A positive number therefore suggests they lost weight, while a negative suggests they gained weight.
In addition to hypothesis testing, we are interested in all pairwise confidence intervals for differences in means.
Question 3
This data was collected as part of the SENIC project, and the overall goal is to assess if the length of stay for patients differs
between geological regions. The data is found in the file
senic.csv
, with the following columns:
Column 1:
Length
: The average length of stay for patients at this hospital (in days).
Column 2:
Region
: The region the hospital was in, with values
NC
(North Central),
NE
(North East),
W
(West), and
S
(South)
In addition to hypothesis testing, we are interested in all pairwise confidence intervals for differences in means, and if you
believe any regions could be combined.
1
The Report Format
You or your team will turn in a short report. This means you should write in full sentences, and have the following sections
for each question, while being
as specific as you can
about your results:
I. Introduction. State the question you are trying to answer, why it is a question of interest (why might we be interested
in the answer), and what approach you are going to take (just the name of the approach).

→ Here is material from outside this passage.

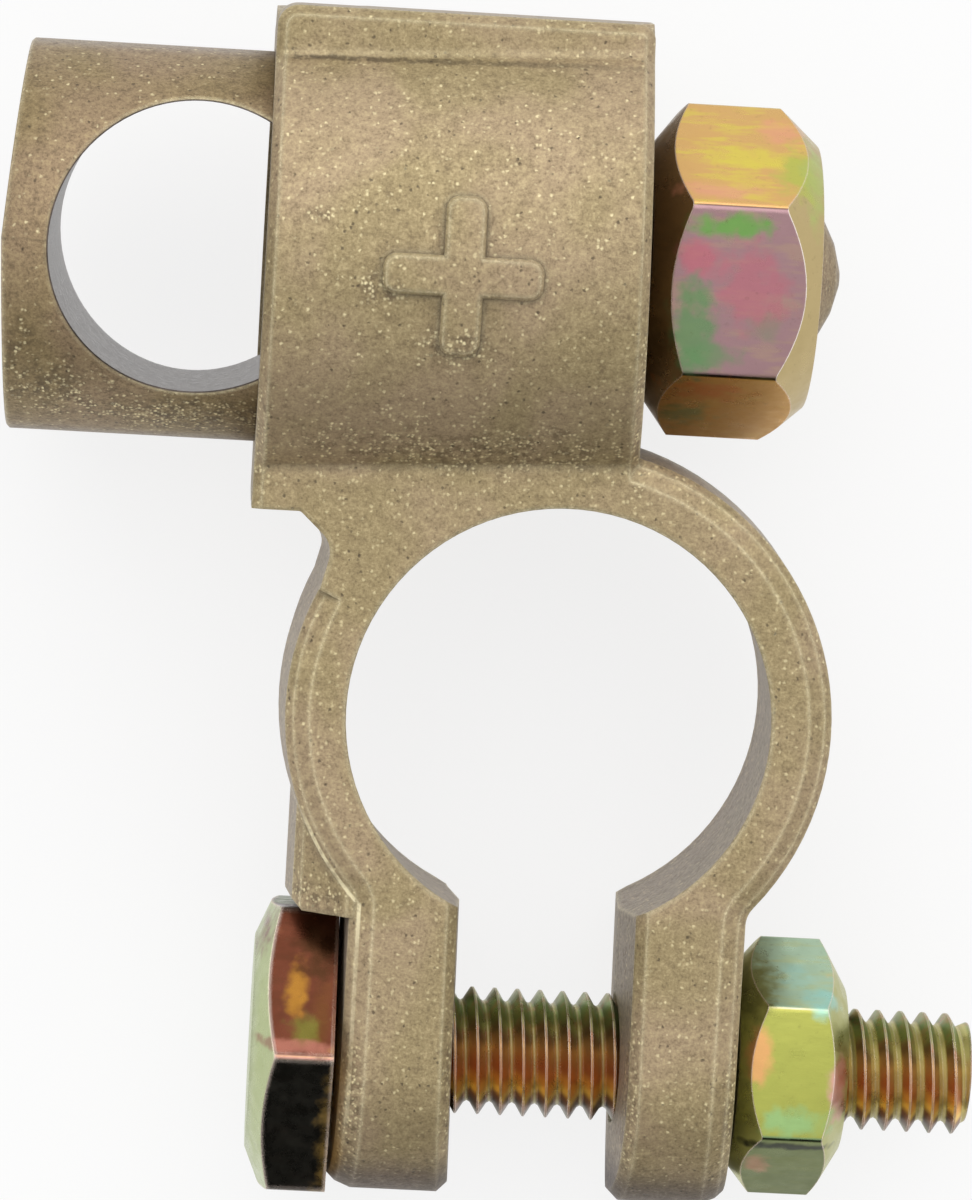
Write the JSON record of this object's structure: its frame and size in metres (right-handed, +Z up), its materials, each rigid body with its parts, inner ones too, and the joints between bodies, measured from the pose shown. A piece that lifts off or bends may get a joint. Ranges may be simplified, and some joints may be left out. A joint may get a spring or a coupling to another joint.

II. Summary of your data. This should include things like plots (histograms, boxplots) including the interpretation of the
plots, and summary values such as sample means and standard deviations. You should have an idea about the trend of
the data from this section.
III. Diagnostics. You should discuss your assumptions here, and if you believe they are violated. Perform diagnostics for
the model (this will be covered on Monday, Feb 5, and the lecture notes and R handout will be posted Friday evening).

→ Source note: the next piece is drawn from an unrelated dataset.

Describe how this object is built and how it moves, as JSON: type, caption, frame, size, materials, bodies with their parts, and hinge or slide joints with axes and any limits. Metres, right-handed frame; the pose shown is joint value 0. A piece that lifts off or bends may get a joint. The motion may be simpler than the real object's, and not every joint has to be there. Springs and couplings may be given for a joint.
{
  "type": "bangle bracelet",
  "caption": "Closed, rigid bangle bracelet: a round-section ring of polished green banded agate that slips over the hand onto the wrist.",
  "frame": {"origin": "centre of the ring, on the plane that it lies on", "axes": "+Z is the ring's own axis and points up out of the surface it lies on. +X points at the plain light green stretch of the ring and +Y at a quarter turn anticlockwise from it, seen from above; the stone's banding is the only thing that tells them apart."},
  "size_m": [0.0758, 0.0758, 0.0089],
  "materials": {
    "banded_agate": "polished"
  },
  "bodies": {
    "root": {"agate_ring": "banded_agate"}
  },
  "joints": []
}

If you believe assumptions are violated, note this and continue with the project.
IV. Analysis. Report back the model fit, confidence intervals, test-statistic/s, and p-value/s, nulls and alternatives, power
calculations, etc. You may use tables here, but be sure that you organize your work. Remember to write your results
in full sentences where possible.
V. Interpretation. State your conclusion, and what inference you may draw from your corresponding tests or confidence
intervals. These should all be in terms of your problem.

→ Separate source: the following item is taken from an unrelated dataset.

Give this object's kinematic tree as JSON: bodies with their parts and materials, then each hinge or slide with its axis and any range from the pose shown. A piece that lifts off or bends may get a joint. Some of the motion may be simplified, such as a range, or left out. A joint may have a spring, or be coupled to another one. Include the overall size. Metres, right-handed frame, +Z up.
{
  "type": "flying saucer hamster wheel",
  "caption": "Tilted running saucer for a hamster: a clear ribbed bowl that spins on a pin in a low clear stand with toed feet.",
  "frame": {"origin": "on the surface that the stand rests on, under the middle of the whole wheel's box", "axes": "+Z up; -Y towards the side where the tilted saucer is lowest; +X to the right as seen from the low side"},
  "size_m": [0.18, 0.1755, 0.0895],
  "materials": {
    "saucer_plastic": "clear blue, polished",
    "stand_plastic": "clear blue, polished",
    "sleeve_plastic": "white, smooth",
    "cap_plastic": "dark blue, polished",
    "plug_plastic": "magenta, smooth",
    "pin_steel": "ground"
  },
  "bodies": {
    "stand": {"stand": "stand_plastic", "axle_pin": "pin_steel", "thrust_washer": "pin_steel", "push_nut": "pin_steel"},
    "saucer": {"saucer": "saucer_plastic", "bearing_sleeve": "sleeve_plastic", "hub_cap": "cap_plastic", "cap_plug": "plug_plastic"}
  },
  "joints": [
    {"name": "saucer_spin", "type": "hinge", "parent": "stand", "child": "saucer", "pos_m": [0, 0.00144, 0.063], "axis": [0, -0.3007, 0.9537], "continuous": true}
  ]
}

VI. Conclusion. Summarize briefly your findings. Here you do not have to re-iterate your numeric values, but summarize
all relevant conclusions.
Details
Your report should be the following format:
i. Typed.
ii. A title page including your name/s, the name of the class, and the name of your instructor (me).
iii. Double-sided pages.
iv. An appendix of your R code used to produce the results.
Do not include in R code in the body of your report.